Two years ago I thought TSP would be a perfect match, so I ran some sample data through tsp_solve and Concorde. Luckily, it was quickly obvious that the TSP shortest path is not the real shortest path, since the problem is made easier by unrealistically requiring the nodes be visited exactly once. This picture is just a one-step manual attempt at optimisation of the computed solution and already it saves about the distance of the longest used edge.

The problem resurfaced, as I'm trying to find optimal routes to subsets of mapping/monitoring sites. Location and road network data is both pretty accurate and precise, so an exercise like this makes sense.

I've looked at generalisations of the TSP, but didn't find an appropriate algorithm. Minimum spanning trees don't account for returning from branches (the 1st solution here costs 3 more). From what I understand, the shortest path problem eventually only cares about two nodes and those out of the optimal path would be left out. A special case of the vehicle routing problem seems to fit best, though I don't know if it considers non-direct paths.

My question: is there any settled name, definition for this kind of problem (family)? What algorithm and tool would you use to solve it?

I'm sure it would be computationally heavy, but I'm interested in both general (infinite resources) and practical answers.

  • Have you looked into graph theory?
    – nagytech
    Commented Jul 25, 2012 at 22:59
  • About as much as the Wikipedia links above and a few links deeper.

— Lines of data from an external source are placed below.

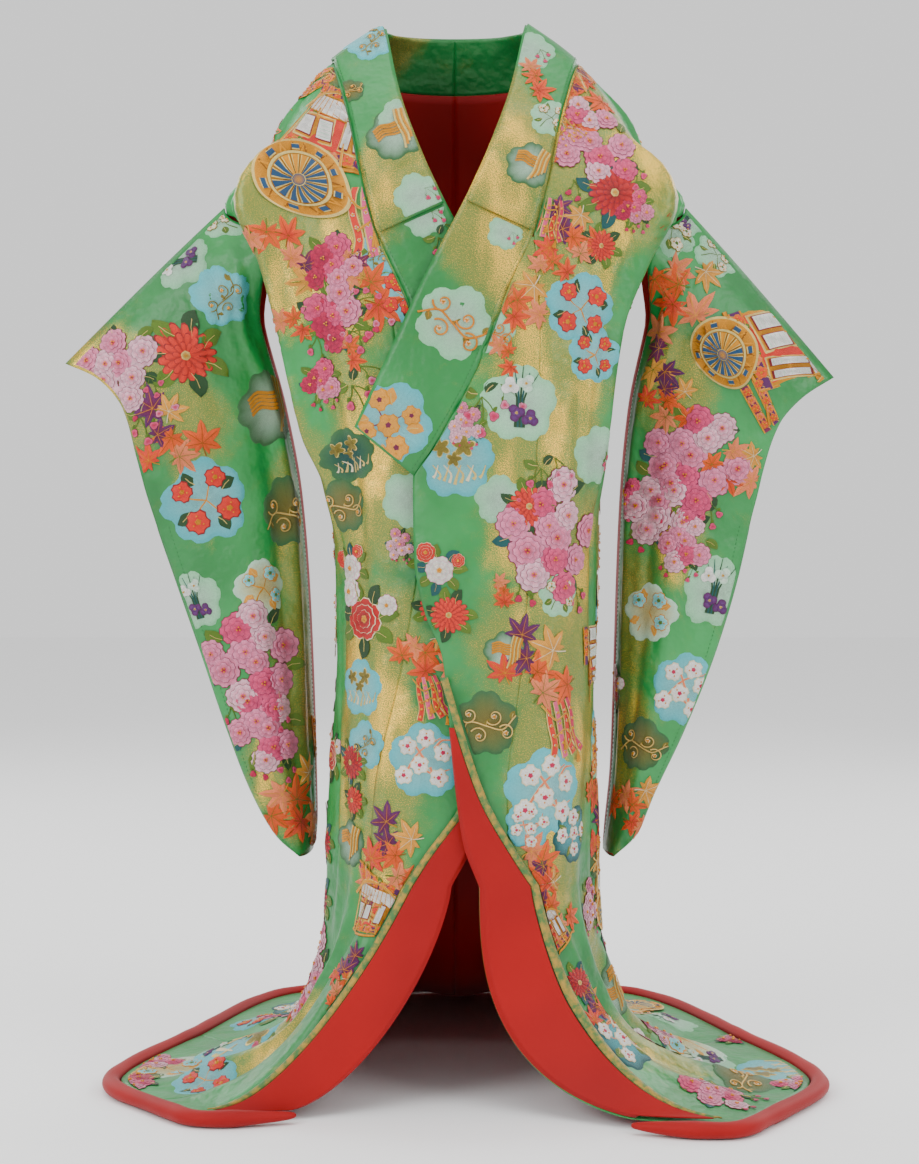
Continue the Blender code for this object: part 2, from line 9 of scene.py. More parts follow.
import bpy
import numpy as np
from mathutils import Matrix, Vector


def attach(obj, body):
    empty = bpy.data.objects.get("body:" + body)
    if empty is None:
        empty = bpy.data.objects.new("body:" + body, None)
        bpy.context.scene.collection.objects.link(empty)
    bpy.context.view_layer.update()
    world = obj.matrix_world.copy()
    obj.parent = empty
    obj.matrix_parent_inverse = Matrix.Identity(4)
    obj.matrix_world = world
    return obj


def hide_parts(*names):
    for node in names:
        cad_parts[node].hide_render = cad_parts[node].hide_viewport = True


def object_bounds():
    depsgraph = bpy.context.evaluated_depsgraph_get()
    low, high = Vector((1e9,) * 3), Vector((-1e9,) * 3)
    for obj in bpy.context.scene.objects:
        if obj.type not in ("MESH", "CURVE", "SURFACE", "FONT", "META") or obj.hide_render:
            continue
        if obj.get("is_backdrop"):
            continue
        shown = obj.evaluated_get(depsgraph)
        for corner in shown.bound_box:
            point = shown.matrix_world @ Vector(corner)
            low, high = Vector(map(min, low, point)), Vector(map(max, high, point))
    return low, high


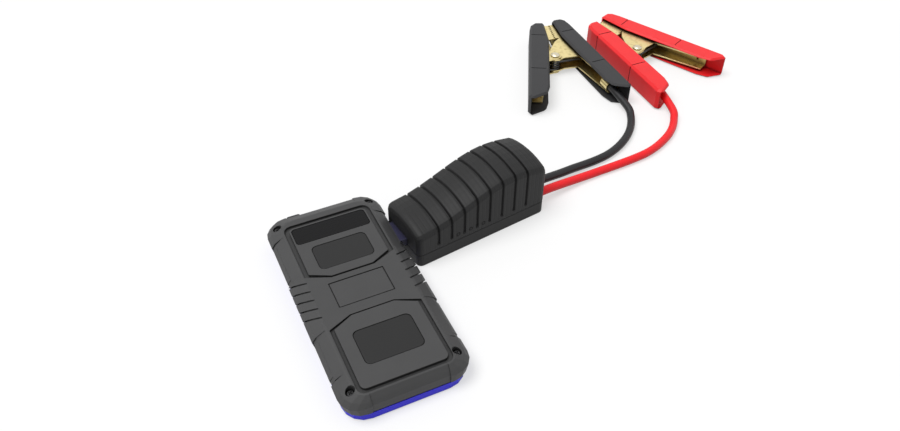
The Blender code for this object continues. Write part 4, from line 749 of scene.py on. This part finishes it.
class STARTER_OT_clamps(bpy.types.Operator):
    """Finishes both clamps, and makes smooth copies of their springs and straps"""

    bl_idname = "starter.clamps"
    bl_label = "Clamps"

    def execute(self, context):
        look = context.scene.starter_clamps
        covers = {
            "black": moulded("black_cover", tuple(look.black), 0.55, specular=0.35),
            "red": moulded("red_cover", tuple(look.red), 0.42, specular=0.35, edge_wear_and_highlight_tint=1.1),
        }
        # The last colour is painted shade for the jaws' recesses; the one before it is tarnish.
        brass = stamped_brass("brass_sheet", tuple(look.brass), (0.5, 0.4, 0.16), (0.2, 0.15, 0.07))
        pin = turned_steel("pin_steel", (0.72, 0.66, 0.5), 0.3)
        wire = turned_steel("spring_steel", (0.07, 0.07, 0.07), 0.4)
        braid = braided_copper("copper_braid", (0.66, 0.4, 0.16))
        for colour, cover in covers.items():
            dress(cover, f"{colour}_fixed_cover", f"{colour}_moving_cover")
            dress(brass, f"{colour}_fixed_jaw", f"{colour}_moving_jaw")
            dress(pin, f"{colour}_pivot_pin")
            self.bending(colour, "spring", wire, "dark_steel")
            self.bending(colour, "strap", braid, "copper")
        return {"FINISHED"}

    def bending(self, colour, kind, material, slot):
        """A smooth copy of a spring or strap, which takes the place of the frame's own and hides it."""
        facts = CABLES[colour]
        piece = smooth_copy(f"{colour}_{kind}", f"{colour}_{kind}_bent", material)
        start = clamp_point(facts, facts["side"], BEND_REACH, BEND_DEPTH)
        end = clamp_point(facts, -facts["side"], BEND_REACH, BEND_DEPTH)
        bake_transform(piece)
        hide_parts(f"{colour}_{kind}")


# ---- Stage --------------------------------------------------------------------------------------

FLOOR_HALF = 3.0
FLOOR_DROP = 0.1 * MM  # keeps the floor clear of the undersides
FLOOR_GREY = 0.35  # how much light the floor throws back up
SUN_SPREAD = radians(35)
SUN_DIRECTION = Vector((0.4, -0.05, -1.0))


def seen_directly(tree):
    """1 for what the camera, a mirror or a lens sees, and 0 for the light that falls on things."""
    path = tree.nodes.new("ShaderNodeLightPath")
    seen = path.outputs["Is Camera Ray"]
    for ray in ("Is Glossy Ray", "Is Transmission Ray"):
        either = tree.nodes.new("ShaderNodeMath")
        either.operation = "MAXIMUM"
        tree.links.new(seen, either.inputs[0])
        tree.links.new(path.outputs[ray], either.inputs[1])
        seen = either.outputs[0]
    return seen


class STARTER_OT_stage(bpy.types.Operator):
    """Makes the camera, the pale floor and the soft light"""

    bl_idname = "starter.stage"
    bl_label = "Stage"

    def execute(self, context):
        look = context.scene.starter_stage
        self.camera(context.scene)
        self.floor(look)
        self.sky(context.scene, look)
        self.lamp(context.scene, look)
        context.scene.view_settings.view_transform = "Standard"
        return {"FINISHED"}

    def camera(self, scene):
        azimuth, elevation = radians(CAMERA_AZIMUTH), radians(CAMERA_ELEVATION)
        back = Vector((sin(azimuth) * cos(elevation), -cos(azimuth) * cos(elevation), sin(elevation)))
        lens = bpy.data.cameras.new("camera")
        lens.lens = CAMERA_LENS
        lens.sensor_width = SENSOR
        lens.clip_start = 0.01
        camera = bpy.data.objects.new("camera", lens)
        scene.collection.objects.link(camera)
        camera.location = CAMERA_TARGET + back * CAMERA_DISTANCE
        camera.rotation_euler = (radians(90 - CAMERA_ELEVATION), 0, azimuth)
        scene.camera = camera

    def floor(self, look):
        paper = Finish("floor_paper", (1.0, 1.0, 1.0), 0.9, specular=0.0)
        tree = paper.tree
        seen = seen_directly(tree)
        bright = tree.nodes.new("ShaderNodeEmission")
        bright.inputs["Strength"].default_value = 1.0
        dull = tree.nodes.new("ShaderNodeBsdfDiffuse")
        dull.inputs["Color"].default_value = opaque([FLOOR_GREY] * 3)
        shown = tree.nodes.new("ShaderNodeMixShader")
        shown.inputs[0].default_value = look.shadow
        tree.links.new(bright.outputs[0], shown.inputs[1])
        tree.links.new(paper.shader.outputs[0], shown.inputs[2])
        choice = tree.nodes.new("ShaderNodeMixShader")
        tree.links.new(seen, choice.inputs[0])
        tree.links.new(dull.outputs[0], choice.inputs[1])
        tree.links.new(shown.outputs[0], choice.inputs[2])
        tree.links.new(choice.outputs[0], tree.nodes["Material Output"].inputs["Surface"])

        sheet = bpy.data.meshes.new("floor")
        shape = bmesh.new()
        bmesh.ops.create_grid(shape, x_segments=8, y_segments=8, size=FLOOR_HALF)
        shape.to_mesh(sheet)
        shape.free()
        floor = new_object("floor", sheet, paper.material)
        floor.location.z = -FLOOR_DROP

    def sky(self, scene, look):
        world = bpy.data.worlds.new("sky")
        scene.world = world
        world.use_nodes = True
        tree = world.node_tree
        seen = seen_directly(tree)
        light = tree.nodes["Background"]
        light.inputs["Color"].default_value = (1.0, 1.0, 1.0, 1.0)
        light.inputs["Strength"].default_value = look.sky
        white = tree.nodes.new("ShaderNodeBackground")
        white.inputs["Color"].default_value = (1.0, 1.0, 1.0, 1.0)
        choice = tree.nodes.new("ShaderNodeMixShader")
        tree.links.new(seen, choice.inputs[0])
        tree.links.new(light.outputs[0], choice.inputs[1])
        tree.links.new(white.outputs[0], choice.inputs[2])
        tree.links.new(choice.outputs[0], tree.nodes["World Output"].inputs["Surface"])

    def lamp(self, scene, look):
        lamp = bpy.data.lights.new("sun", "SUN")
        lamp.energy = look.sun
        lamp.angle = SUN_SPREAD
        sun = bpy.data.objects.new("sun", lamp)
        scene.collection.objects.link(sun)
        sun.rotation_euler = SUN_DIRECTION.to_track_quat("-Z", "Y").to_euler()


# ---- Panel and registration ---------------------------------------------------------------------

OPERATORS = (
    STARTER_OT_stage,
    STARTER_OT_cables,
    STARTER_OT_pack,
    STARTER_OT_ports,
    STARTER_OT_inside,
    STARTER_OT_module,
    STARTER_OT_clamps,
)


class STARTER_PT_panel(bpy.types.Panel):
    """Lists the settings and the steps that dress the frame"""

    bl_label = "Jump starter"
    bl_idname = "STARTER_PT_panel"
    bl_space_type = "VIEW_3D"
    bl_region_type = "UI"
    bl_category = "Jump starter"

    def draw(self, context):
        for name, group in SETTINGS.items():
            box = self.layout.box()
            for setting in group.__annotations__:
                box.prop(getattr(context.scene, name), setting)
        for operator in OPERATORS:
            self.layout.operator(operator.bl_idname)


CLASSES = (*SETTINGS.values(), *OPERATORS, STARTER_PT_panel)


def register():
    for made in CLASSES:
        bpy.utils.register_class(made)
    for name, group in SETTINGS.items():
        setattr(bpy.types.Scene, name, PointerProperty(type=group))


def unregister():
    for name in SETTINGS:
        delattr(bpy.types.Scene, name)
    for made in reversed(CLASSES):
        bpy.utils.unregister_class(made)


def main():
    register()
    for operator in OPERATORS:
        group, name = operator.bl_idname.split(".")
        getattr(getattr(bpy.ops, group), name)()


if __name__ == "__main__":
    main()
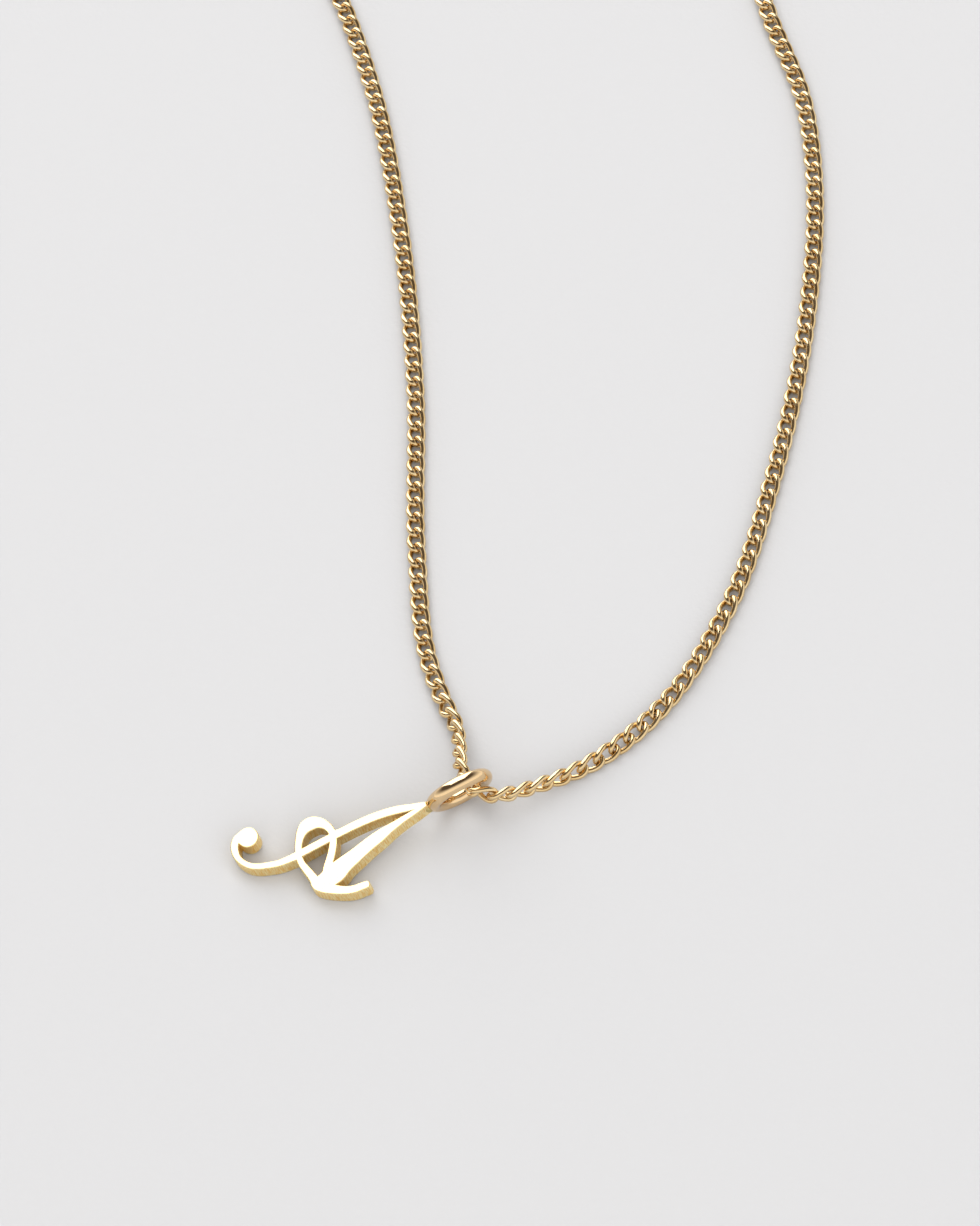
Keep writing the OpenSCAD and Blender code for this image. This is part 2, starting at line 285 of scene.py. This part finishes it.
# The chain's middle line: where it hooks through the eye and round the end ring, and between them
# places by x and y in mm, lift off the floor in mm, and turn on edge in degrees
FIRST_HOOK = Vector((-5.9, 46, 1.12)) * MM
LAST_HOOK = Vector((1.94, 46, 1.14)) * MM
ROUTE = [
    (-6.8, 46, 0.65, -15),
    (-9, 45.7, 0.25, 0),
    (-13, 44.1, 0, 0),
    (-22.5, 37.4, 0, 0),
    (-31.3, 24.6, 0, 0),
    (-35.6, 9.5, 0, 0),
    (-35.3, -6, 0, 0),
    (-30.2, -20.5, 0, 0),
    (-22, -36, 0, 0),
    (-16.6, -50, 0, 0),
    (-15.1, -64, 0, 0),
    (-15.8, -77.5, 0, 0),
    (-17.9, -93, 0, 0),
    (-20.7, -106.5, 0, 0),
    (-21.8, -116, 0, 10),
    (-21.5, -119.5, 0, 35),
    (-21.1, -122, 0.3, 60),
    (-21.3, -124.3, 0.8, 60),
    (-21.5, -125.7, 1.25, 65),
    (-21.3, -127.6, 1.45, 65),
    (-20.6, -128.5, 1.25, 90),
    (-18.9, -128.7, 0.8, 100),
    (-16.8, -128.4, 0.4, 95),
    (-14.2, -127.9, 0.1, 75),
    (-10.3, -126.4, 0, 35),
    (-6.4, -123.8, 0, 0),
    (-1, -118, 0, 0),
    (5.3, -107.2, 0, 0),
    (11, -94, 0, 0),
    (14.3, -82.5, 0, 0),
    (15.2, -76, 0, 0),
    (14.7, -66, 0, 0),
    (15.5, -55.5, 0, 0),
    (20.3, -42, 0, 0),
    (29, -25.5, 0, 0),
    (35.4, -8, 0, 0),
    (35.2, 11, 0, 0),
    (28, 30, 0, 0),
    (14, 42.6, 0, 20),
    (7.5, 45.5, 0.15, 50),
    (3.1, 46, 0.45, 75)]
ROUTE_STEPS = 40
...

At uni we only did some trivial LP and decision theory. Commented Jul 25, 2012 at 23:03

1 Answer 1


This is TSP. You just haven't defined a valid distance metric because it does not satisfy the triangle inequality: if there is a route from A to C through B which is shorter than the stated distance from A to C, then the stated distance from A to C is, quite simply, wrong. The solution is to update the distance matrix by setting the length from A to C to be the shortest length of all routes from A to C.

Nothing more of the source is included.